There are more monuments to David O. Dodd in Arkansas than to any other of its war heroes, including Gen. Douglas MacArthur. A monument marks the spot of Dodd’s hanging, now in the corner of the parking lot of the University of Arkansas at Little Rock’s School of Law. Dodd’s grave is marked by an eight-foot marble monument, engraved “Here lies the remains of David O. Dodd. Born in Lavaca County, Texas, Nov. 10, 1846, died Jan. 8, 1864.” Nearby is a marble scroll with the words “Boy Martyr of the Confederacy.” David O. Dodd Elementary School in southwest Little Rock is located on land that was once a part of Washington Dodd’s farm. A stone marker on school grounds, believed to be the place where he was captured, was erected by the David O. Dodd Chapter of the United Daughters of the Confederacy, Pine Bluff, Arkansas, and is dedicated to “Arkansas’ Boy Hero of the War Between the States.”
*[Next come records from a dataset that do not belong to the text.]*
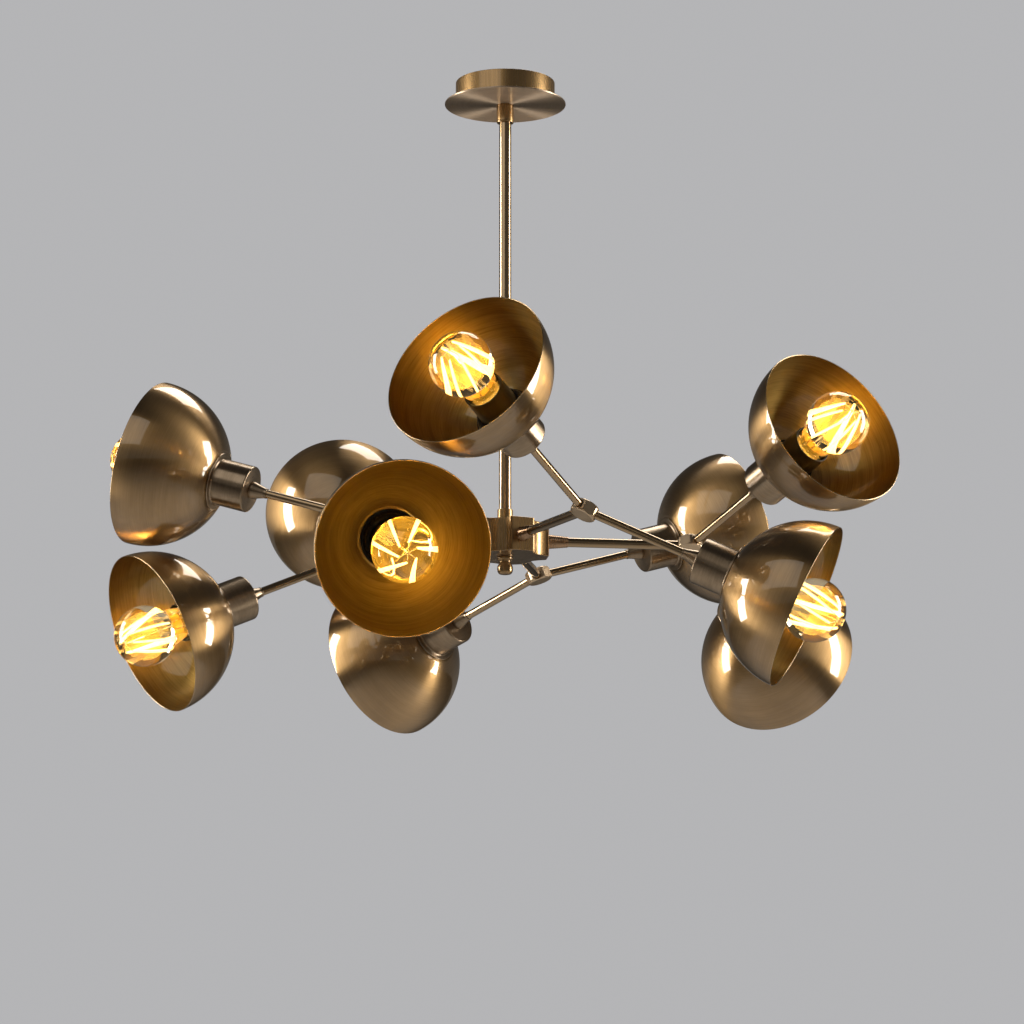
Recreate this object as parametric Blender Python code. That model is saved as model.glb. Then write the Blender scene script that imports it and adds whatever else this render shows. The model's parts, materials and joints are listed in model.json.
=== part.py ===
"""A hanging lamp with a star hub: five arms stand out from the hub, and a Y joint at the end of each arm
carries two rods, each with a cup, a hemispherical shade, a lamp holder and a round bulb.

Metres, +Z up, +Y away from the front. The origin is the middle of the ceiling bracket's top face, so the
whole lamp hangs below it. Turned pieces are outlines of (along, radius) points, spun round their own axis:
upright ones round Z, and those of an arm or a head round X, which points away from the hub or the joint.
"""

import math

import bmesh
import bpy
from mathutils import Matrix, Vector

# Clearances
GAP = 0.0003  # between two faces that meet
FIT = 0.0003  # round a tube, spigot or cap in its hole

# Ceiling plate
BRACKET_LENGTH = 0.084
BRACKET_WIDTH = 0.016
BRACKET_THICKNESS = 0.002
BRACKET_SCREW_SPREAD = 0.034
BRACKET_SCREW_RADIUS = 0.0026
BLOCK_LENGTH = 0.020
BLOCK_WIDTH = 0.012
BLOCK_HEIGHT = 0.009
BLOCK_OFFSET = 0.018  # lamp axis to the block's middle
DRUM_RADIUS = 0.0495
DRUM_HEIGHT = 0.021
DRUM_WALL = 0.0012
DISC_RADIUS = 0.0605
DISC_THICKNESS = 0.0015

# Hanging tube and what joins it
NIPPLE_RADIUS = 0.005
NIPPLE_BORE = 0.0037
NIPPLE_SEAT = 0.0065  # how far it runs into the coupler
COUPLER_RADIUS = 0.0085
COUPLER_HEIGHT = 0.0185
COUPLER_EDGE = 0.0008
STEM_RADIUS = 0.006
STEM_WALL = 0.001
STEM_LENGTH = 0.394  # in sight, coupler to collar
STEM_SEAT = 0.010  # length held at each end
COLLAR_RADIUS = 0.0076
COLLAR_HEIGHT = 0.014

# Star hub and the knob below it
HUB_RADIUS = 0.042  # axis to the flat end of each point
HUB_HEIGHT = 0.033
HUB_POINT_WIDTH = 0.023
HUB_FLANK_DEPTH = 0.006  # how far each flank curves in
HUB_FLANK_STEPS = 6
FINIAL_RADIUS = 0.0078
FINIAL_NECK_RADIUS = 0.0055
FINIAL_HEIGHT = 0.017
FINIAL_FLANGE = 0.0025  # thickness of the flange against the hub
FINIAL_NECK_TOP, FINIAL_NECK_LOW = 0.0035, 0.0065  # below the hub
FINIAL_BULGE_TOP = 0.0095
FINIAL_EDGE = 0.002
FINIAL_SPIGOT = 0.008

# Arms
ARM_REACH = 0.182  # hub axis to the middle of the Y joint
ARM_RADIUS = 0.0047
TUBE_WALL = 0.001
FERRULE_RADIUS = 0.0085
FERRULE_LENGTH = 0.017
FERRULE_LIP = 0.0008  # its thin end stands this far off the tube
ARM_DROOP = 0.8  # degrees below level
FIRST_AZIMUTH = 6.2  # degrees from +X towards +Y
ARM_TURN = {"a": -2.0, "b": 1.0, "c": 0.5, "d": 0.5, "e": 0.0}  # degrees off the even spacing
JOINT_ROLL = {"a": 25.0, "b": 19.5, "c": 27.0, "d": 20.0, "e": 29.0}  # degrees, set by hand

# Y joints
JOINT_RADIUS = 0.013
JOINT_HEIGHT = 0.013
JOINT_EDGE = 0.0018
SOCKET_DEPTH = 0.0075
WIRE_WAY = 0.0025
ROD_SPREAD = 60.0  # degrees from the arm's line to each rod

# Heads, measured along the rod
ROD_REACH = 0.1185  # middle of the Y joint to the cup's back
ROD_RADIUS = 0.004
CUP_RADIUS = 0.0225
CUP_LENGTH = 0.035
CUP_WALL = 0.0012
CUP_EDGE = 0.0012
FLANGE_RADIUS = 0.028
FLANGE_THICKNESS = 0.0015
SHADE_RADIUS = 0.080
SHADE_WALL = 0.0008
SEAT_RADIUS = 0.029  # of the flat on the back of the shade
HOLDER_RADIUS = 0.0195
HOLDER_REACH = 0.043  # in front of the shade's seat
HOLDER_TAIL = 0.015  # behind the seat, in the cup
MOUTH_RADIUS = 0.0175
MOUTH_DEPTH = 0.0095
RING_RADIUS = 0.0275
RING_THICKNESS = 0.011
BULB_RADIUS = 0.030
BULB_LENGTH = 0.105
CAP_RADIUS = 0.0130
CAP_LENGTH = 0.026
CAP_TAPER = 0.003  # at the contact end
CAP_SEAT = 0.0355  # how deep the bulb's foot sits in the holder
NECK_RADIUS = 0.0165
NECK_LENGTH = 0.010  # from the cap to where the glass starts to swell
GLOBE_SWEEP = 142.0  # degrees, from the tip back to the neck

# Flat sides and steps that stand for round shapes
SHADE_SIDES = 18
SHADE_STEPS = 4
CUP_SIDES = 12
BULB_SIDES = 10
BULB_STEPS = 5
TUBE_SIDES = 12
SOCKET_SIDES = 8
CANOPY_SIDES = 32
PUCK_SIDES = 16

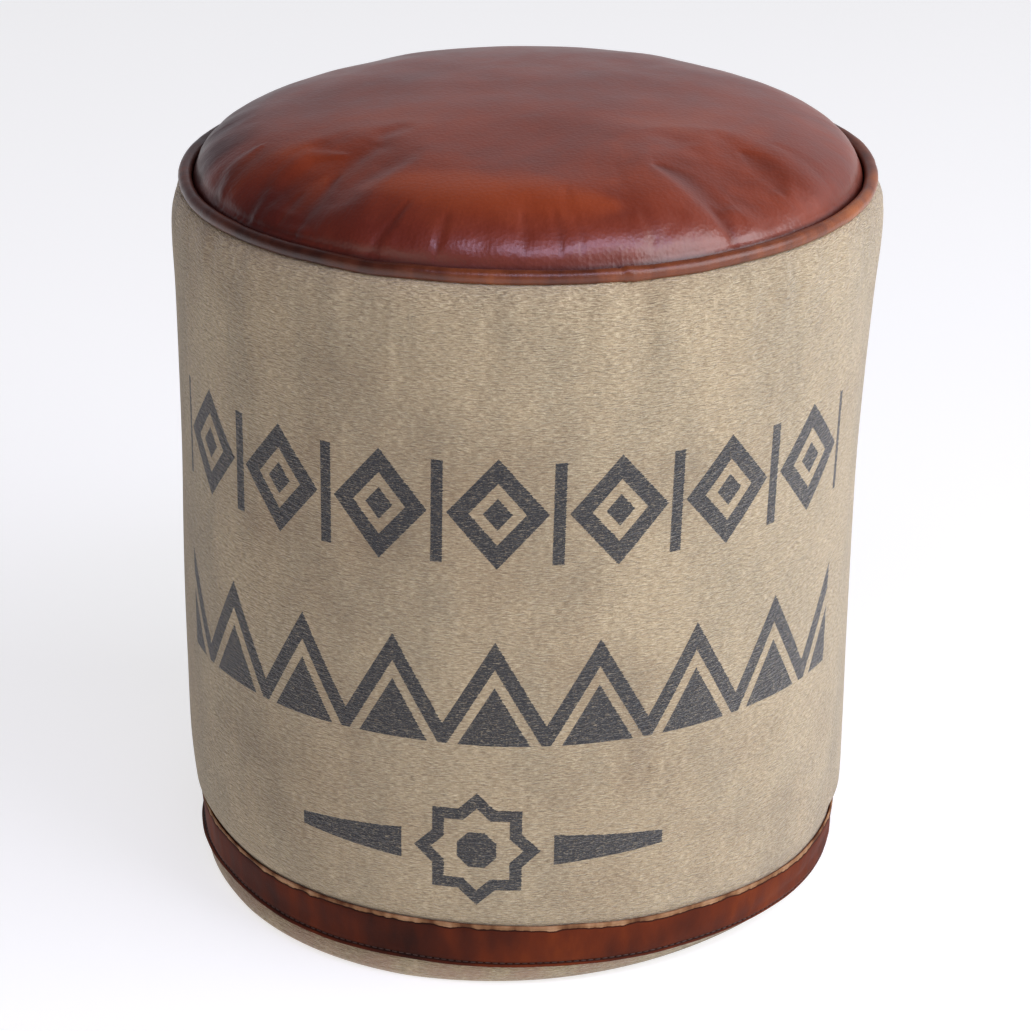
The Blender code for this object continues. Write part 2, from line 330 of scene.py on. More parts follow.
# %% Floor
floor_mesh = bpy.data.meshes.new("floor")
HALF = 9.0  # metres, from the middle to each edge of the floor
corners = [(-HALF, -HALF, 0), (HALF, -HALF, 0), (HALF, HALF, 0), (-HALF, HALF, 0)]
floor_mesh.from_pydata(corners, [], [(0, 1, 2, 3)])
floor = bpy.data.objects.new("floor", floor_mesh)
scene.collection.objects.link(floor)
floor_paint, tree = new_material("matt white studio floor")
paint = add(
    tree,
    "ShaderNodeBsdfPrincipled",
    {
        "Base Color": "#B4B4B4",
        "Roughness": 1.0,
        "Specular IOR Level": 0.0,
        "Emission Color": "#FFFFFF",
        "Emission Strength": 0.68,
    },
)
add(tree, "ShaderNodeOutputMaterial", {"Surface": paint.outputs[0]})
floor.data.materials.append(floor_paint)

# %% [markdown]
# ## Canvas
# The side is one width of brushed cotton canvas, joined by a seam at the back, pulled down over the foam
# and turned under the base. Foam never fills it evenly, so the wall has slow slack waves. Below the
# piping, where the cloth is gathered into the seam, small upright puckers fade out within a few
# centimetres. The wall is a grid over a turned line, and the waves are smooth noise added to the radius.

# %% Canvas wall
CANVAS_OUTLINE = [
    (0.150, UNDERSIDE),
    (0.1670, UNDERSIDE - 0.0006),
    (0.1760, UNDERSIDE - 0.0027),
    (0.1803, UNDERSIDE - 0.0034),
    (0.1824, UNDERSIDE - 0.0020),
    (0.1834, 0.0075),
    (0.1842, 0.0120),
    (0.1856, 0.0190),
    (0.1868, 0.0270),
    (0.1880, 0.0360),
    (0.1896, 0.0500),
    (0.1905, 0.0800),
    (0.1903, 0.1300),
    (0.1899, 0.2000),
    (0.1896, 0.2500),
    (0.1900, 0.3000),
    (0.1908, 0.3450),
    (0.1919, 0.3700),
    (0.1920, 0.3850),
    (0.1908, 0.3950),
    (0.1886, 0.4008),
    (0.1866, 0.4032),
]
canvas_line = smooth_line(CANVAS_OUTLINE, 0.0032)
wall_top = canvas_line[-1, 1]
wall_line = canvas_line[8:]  # without the flat start under the base
steps = np.linalg.norm(np.diff(canvas_line, axis=0), axis=1)
canvas_run = np.concatenate([[0], np.cumsum(steps)])
canvas_run += canvas_line[-1, 1] - canvas_run[-1]  # so that v is close to the height on the wall
SLACK, FINE_SLACK, PUCKER = 0.0016, 0.0007, 0.0017  # depths of the waves in the padded wall
PUCKER_REACH = 0.038  # how far below the seam the puckers fade


def wall_offset(angles, height):
    """How far the padded wall stands out from its turned line, for angles (columns) and heights (rows)."""
    a, z = np.meshgrid(angles, height)
    wall = np.stack([np.cos(a) * DRUM_RADIUS, np.sin(a) * DRUM_RADIUS, z], axis=-1)
    tall, upright = wall * (1, 1, 0.45), wall * (1, 1, 0.10)
    slack = SLACK * ripple(tall, 0.105, 1) + FINE_SLACK * ripple(tall, 0.045, 2)
    pucker = PUCKER * (ripple(upright, 0.0125, 3) + 0.6 * ripple(upright, 0.006, 4))
    near_top = np.exp(-((wall_top - z).clip(0) / PUCKER_REACH))
    held_low = np.clip((z - 0.006) / 0.05, 0.12, 1)
    held_top = np.clip((wall_top + 0.001 - z) / 0.010, 0.05, 1)
    flare = 0.0042 * hill(bearing(a), -128, 30) - 0.0034 * hill(bearing(a), -50, 28)
    flare *= 1 - grow(z, 0.006, 0.022)
    pinch = (0.0009 + 0.0020 * np.cos(a) ** 4) * grow(z, 0.013, 0.017) * (1 - grow(z, 0.041, 0.046))
    slip = 0.0016 * np.cos(a) * hill(z, 0.035, 0.028)
    return (slack * held_low + pucker * near_top) * held_top + flare - pinch + slip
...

In 1908 the Arkansas Division of the United Daughters of the Confederacy started raising funds for a stained-glass window in Dodd’s honor. The window was made by the Charles F. Hogeman Co. in New York City and depicts Dodd as a Southern saint and martyr with curly blond hair, even though the only known photograph of him shows him with straight black hair. The David O. Dodd window was unveiled at the Museum of the Confederacy in Richmond, Virginia, on November 7, 1911, where it was displayed for several years. In 1988 it was found in storage and moved back to Arkansas. The window debuted at the Arkansas Museum of Science and Industry in January 1990 and was returned to Richmond in 1998. In January 2004 the Museum of the Confederacy again loaned the Dodd window to Arkansas to commemorate the 140th anniversary of Dodd’s trial at the renamed MacArthur Museum of Arkansas Military History (formerly the Little Rock Arsenal).
Each January the Sons of Confederate Veterans honors Dodd in a ceremony at his gravesite. The organization awarded their 22nd Confederate Medal of Honor, created in 1977, to Dodd in 1984.